The evolution of the bank run — Part II by Claudio Grass
No economy is immune to public panic
The risk of a bank run is also present in much more stable economies and a harsh crisis is not necessary to trigger it. A prime and fairly recent example of this can be found in the mass withdrawals Home Capital faced in 2017, in Canada. The lender, based in Toronto, offered uninsured mortgages to borrowers who had been rejected by traditional banks and it came under fire by Ontario Securities Commission that accused the company of violating securities laws and misleading shareholders. As a result of the accusations, Home Capital faced a run on deposits and saw its share price collapse, by over 70%. According to Reuters, “investors withdrew more than 90 percent of funds from the mortgage lender’s high-interest savings accounts.” In order to stay afloat, the company had to secure emergency credit lines with exorbitant interest rates and to sell off large parts of its business. Earnings took a serious hit, compounding the damage that was inflicted on investors by the collapse of the stock price.
A similar scenario unfolded in May 2019 in the UK. This time the target was Metro Bank, a lender that’s been mired in controversy since the beginning of the year, after the revelation of a £1.7 billion ($2.2 billion) accounting error that seriously understated the risk levels of its loans. As a result, the bank’s shares took a nosedive of nearly 40% and faced great challenges in raising fresh funds. In the weeks that followed, there were considerable deposit outflows from large business customers. However, the bank run started in earnest with a rumor that originated in a popular messaging app and quickly spread through social media. The fear of the bank’s imminent collapse, although unsubstantiated, drove hundreds of customers to form long queues at many of the bank’s branches to withdraw their deposits. Interestingly, according to reporting by the Guardian, “the majority of customers queuing were primarily interested in accessing items stored in safety deposit boxes rather than cash in their accounts”, such as jewelry and gold.
The modern bank run and its far-reaching implications
The observant reader will be quick to identify the common thread in all these cases. Unlike the bombastic bank collapses of the past century, today’s bank runs do not usually result in the same type of losses for the bank customer as they used to. Mechanisms have been established to provide emergency liquidity and various regulations have helped shore up public confidence in banks.
In most developed nations, bank deposits, up to a certain amount, are insured, which goes some way into assuaging the public’s fears in the event of a financial meltdown, thereby making bank runs a less explosive affair. What’s more, the actual consequences of a bank facing insolvency are very different today. Governments are much more eager to step in and depositors are much less likely to simply lose everything. This might sound like we’re much safer now than ever before, yet when one thinks about it for a moment and carefully considers many of the cases we looked at above, the real risk quickly becomes apparent.
Due to this relatively new trend of swift and decisive government intervention, it is true that the customers of a single distressed bank are unlikely to lose everything, but bail outs and liquidity injections of taxpayer money mean that their losses are covered by everyone else.
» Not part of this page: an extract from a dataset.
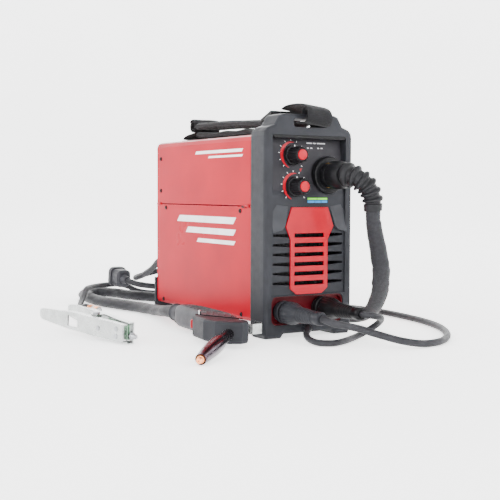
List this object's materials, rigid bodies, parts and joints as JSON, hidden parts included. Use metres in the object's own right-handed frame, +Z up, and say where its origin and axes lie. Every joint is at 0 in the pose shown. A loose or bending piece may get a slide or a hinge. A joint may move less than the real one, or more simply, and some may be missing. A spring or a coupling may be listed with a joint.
{
  "type": "mig welding machine",
  "caption": "Compact wire-feed welding machine in a folded steel case with moulded front, carrying strap, gun on a sleeved cable, work clamp on a lead and a mains cord.",
  "frame": {"origin": "centre of the base pan underside, 20 mm above the floor the moulded feet stand on", "axes": "+X to the right of the machine seen from its front, +Y to its rear, +Z up"},
  "size_m": [0.7039, 0.8194, 0.3354],
  "materials": {
    "red_paint": "gloss",
    "red_trim": "satin",
    "dark_plastic": "fine grain",
    "grey_plastic": "fine grain",
    "black_plastic": "satin",
    "trigger_red": "satin",
    "rubber": "matte",
    "sleeve": "woven sleeve",
    "webbing": "woven",
    "steel": "zinc plated",
    "nozzle_chrome": "darkened",
    "aluminium": "extruded",
    "brass": "machined",
    "board": "circuit board",
    "winding": "varnished"
  },
  "bodies": {
    "machine": {"front_bezel": "dark_plastic", "grille_trim": "red_trim", "control_overlay": "black_plastic", "gun_socket_ring": "black_plastic", "gun_adapter": "brass", "output_socket_left": "black_plastic", "output_socket_right": "black_plastic", "base_pan": "steel", "lower_left_panel": "red_paint", "case_cover": "red_paint", "rear_panel": "dark_plastic", "rear_bumper": "dark_plastic", "mains_gland": "black_plastic", "inner_frame": "steel", "heat_sink": "aluminium", "power_board": "board", "transformer": "winding", "feed_motor": "steel", "feed_plate": "grey_plastic", "spool_spindle": "black_plastic", "work_plug": "grey_plastic", "polarity_plug": "black_plastic", "gun_connector": "black_plastic", "gun_relief": "rubber", "gun_cable_front": "sleeve", "gun_cable_coil": "sleeve", "gun_cable_rear": "sleeve", "work_lead_front": "rubber", "work_lead_coil": "rubber", "work_lead_rear": "rubber", "polarity_lead": "rubber", "mains_cord_rear": "rubber", "mains_cord_coil": "rubber", "mains_cord_end": "rubber", "mains_plug": "black_plastic", "gun_collar": "black_plastic", "gun_handle": "grey_plastic", "gun_head": "dark_plastic", "gun_nozzle": "nozzle_chrome", "contact_tip": "brass", "gun_hook": "steel", "clamp_arm_right": "steel", "clamp_pin": "steel", "clamp_spring": "steel", "strap_band": "webbing", "strap_pad": "webbing", "strap_buckle": "black_plastic", "rear_anchor": "black_plastic"},
    "door": {"side_door": "red_paint"},
    "knob_upper": {"knob_upper": "black_plastic"},
    "knob_lower": {"knob_lower": "black_plastic"},
    "switch_rocker": {"power_switch": "black_plastic"},
    "fan": {"fan_rotor": "black_plastic"},
    "drive_roll": {"drive_roll": "steel"},
    "idler_arm": {"idler_arm": "grey_plastic"},
    "idler_roll": {"idler_roll": "steel"},
    "tension_knob": {"tension_knob": "black_plastic"},
    "wire_spool": {"wire_spool": "grey_plastic"},
    "gun_trigger": {"gun_trigger": "trigger_red"},
    "clamp_near_arm": {"clamp_arm_left": "steel"}
  },
  "joints": [
    {"name": "door_hinge", "type": "hinge", "parent": "machine", "child": "door", "pos_m": [-0.0729, 0, 0.1672], "axis": [0, -1, 0], "range_deg": [0, 100]},
    {"name": "upper_knob_turn", "type": "hinge", "parent": "machine", "child": "knob_upper", "pos_m": [-0.025, -0.19, 0.24], "axis": [0, -1, 0], "range_deg": [-135, 135]},
    {"name": "lower_knob_turn", "type": "hinge", "parent": "machine", "child": "knob_lower", "pos_m": [-0.025, -0.19, 0.1955], "axis": [0, -1, 0], "range_deg": [-135, 135]},
    {"name": "switch_rock", "type": "hinge", "parent": "machine", "child": "switch_rocker", "pos_m": [-0.035, 0.15, 0.219], "axis": [-1, 0, 0], "range_deg": [0, 14]},
    {"name": "fan_spin", "type": "hinge", "parent": "machine", "child": "fan", "pos_m": [0.02, 0.134, 0.085], "axis": [0, 1, 0], "continuous": true},
    {"name": "drive_roll_spin", "type": "hinge", "parent": "machine", "child": "drive_roll", "pos_m": [0.034, -0.073, 0.1995], "axis": [1, 0, 0], "continuous": true},
    {"name": "idler_arm_lift", "type": "hinge", "parent": "machine", "child": "idler_arm", "pos_m": [0.0256, -0.047, 0.2245], "axis": [-1, 0, 0], "range_deg": [0, 28]},
    {"name": "idler_roll_spin", "type": "hinge", "parent": "idler_arm", "child": "idler_roll", "pos_m": [0.034, -0.073, 0.2215], "axis": [1, 0, 0], "continuous": true},
    {"name": "tension_screw_swing", "type": "hinge", "parent": "machine", "child": "tension_knob", "pos_m": [0.0322, -0.1075, 0.2305], "axis": [1, 0, 0], "range_deg": [0, 60]},
    {"name": "spool_spin", "type": "hinge", "parent": "machine", "child": "wire_spool", "pos_m": [0.014, 0.062, 0.213], "axis": [1, 0, 0], "continuous": true},
    {"name": "trigger_pull", "type": "hinge", "parent": "machine", "child": "gun_trigger", "pos_m": [-0.14457, -0.1221, 0.00245], "axis": [-0.001, -0.015, 0.9999], "range_deg": [0, 5], "stiffness_Nm_per_rad": 0.2, "springref_deg": -4.58},
    {"name": "clamp_squeeze", "type": "hinge", "parent": "machine", "child": "clamp_near_arm", "pos_m": [-0.27315, -0.06468, 0.00086], "axis": [-0.0136, 0.0686, -0.9976], "range_deg": [0, 14], "stiffness_Nm_per_rad": 2, "springref_deg": -8.59}
  ],
  "couplings": [
    {"joint": "idler_roll_spin", "follows": "drive_roll_spin", "ratio": -1.3333}
  ]
}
What is even more ominous is that the extensive powers that governments have bestowed upon themselves over the banking sector might give them the ability to support and stop lenders from collapsing, but they also give them access to their customers deposits. As we saw in the case of Cyprus, this power can be used to simply take what they need to pay their bills.
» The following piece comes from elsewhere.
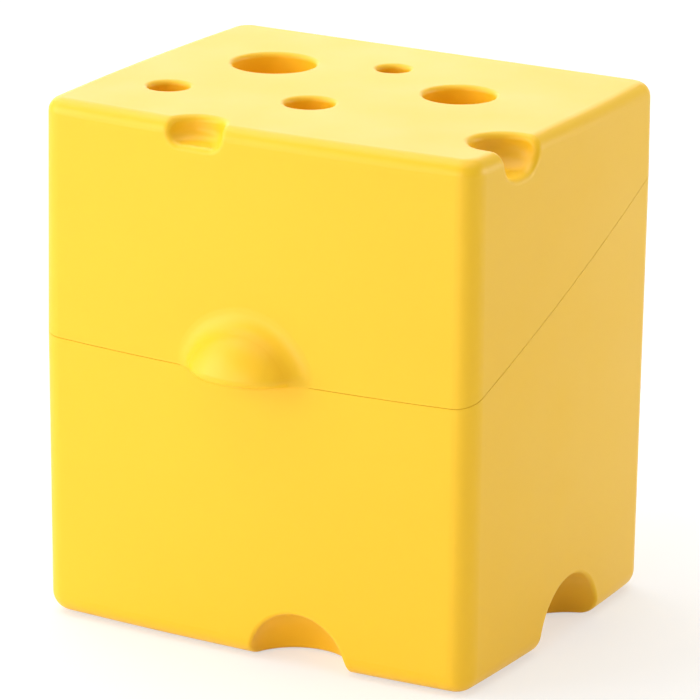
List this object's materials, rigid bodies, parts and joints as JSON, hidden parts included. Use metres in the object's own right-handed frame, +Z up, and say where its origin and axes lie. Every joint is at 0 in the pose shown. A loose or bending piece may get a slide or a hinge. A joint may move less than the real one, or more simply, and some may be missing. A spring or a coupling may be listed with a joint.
{
  "type": "cheese slice keeper",
  "caption": "Flip-top plastic keeper shaped like a block of cheese, with blind round holes, scooped base edges and a hinged sloping lid.",
  "frame": {"origin": "middle of the base, on the surface that the box stands on", "axes": "+Z up, -Y is the front with the thumb tab, +X to the right as seen from the front"},
  "size_m": [0.101, 0.0967, 0.109],
  "materials": {
    "yellow_plastic": "semi-gloss moulded polypropylene",
    "pin_steel": "drawn steel"
  },
  "bodies": {
    "base": {"body": "yellow_plastic", "hinge_pin_left": "pin_steel", "hinge_pin_right": "pin_steel"},
    "flip_lid": {"lid": "yellow_plastic"}
  },
  "joints": [
    {"name": "lid_hinge", "type": "hinge", "parent": "base", "child": "flip_lid", "pos_m": [0, 0.04315, 0.0923], "axis": [-1, 0, 0], "range_deg": [0, 110]}
  ]
}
As faith in financial institutions and in the banking sector wanes, especially since the 2008 crisis, the system’s defense against possible bank runs has been significantly bolstered. The approach now is proactive and the threat of a bank run can be squashed, most of the time, by closing the banks and by imposing capital controls. So far, even though it deeply damages the banks’ credibility and undermines public trust, this response has been effective in the short term in preventing flash crashes. Of course, for the “receiving end” of these measures, the consequences have varied greatly, from mere inconvenience to existential threat. Capital controls have placed countless bank customers, cash-reliant pensioners and entire households in impossible positions. As access to their accounts was severely limited, many struggled to meet their financial obligations, to pay their bills or cover emergency expenses. For businesses it was even worse. Unable to withdraw or to transfer abroad the amounts needed for daily operations without special permission for the government, numerous business owners faced serious difficulties in paying their suppliers and employees on time. Then they, in turn, struggled to pay for their own daily needs and to make ends meet, thereby creating a vicious cycle of illiquidity. In more ways than one, these limitations on the free flow of money effectively pass on the liquidity crunch from the bank to the wider economy.
However, all these mechanisms heavily rely on depositors trusting the banking system. Despite the newly extended government powers and despite the normalization of once unthinkable practices such as the “bail-in”, responsible savers and investors still have the option to “opt out”, by storing at least part of their assets in a safe jurisdiction and outside the banking system. Physical precious metals offer the best possible protection in this regard, as they not only serve as a solid insurance against the banking sector’s vulnerabilities, but also offer a strong defense against the monetary and inflation risks, that usually accompany aggressive interventionism.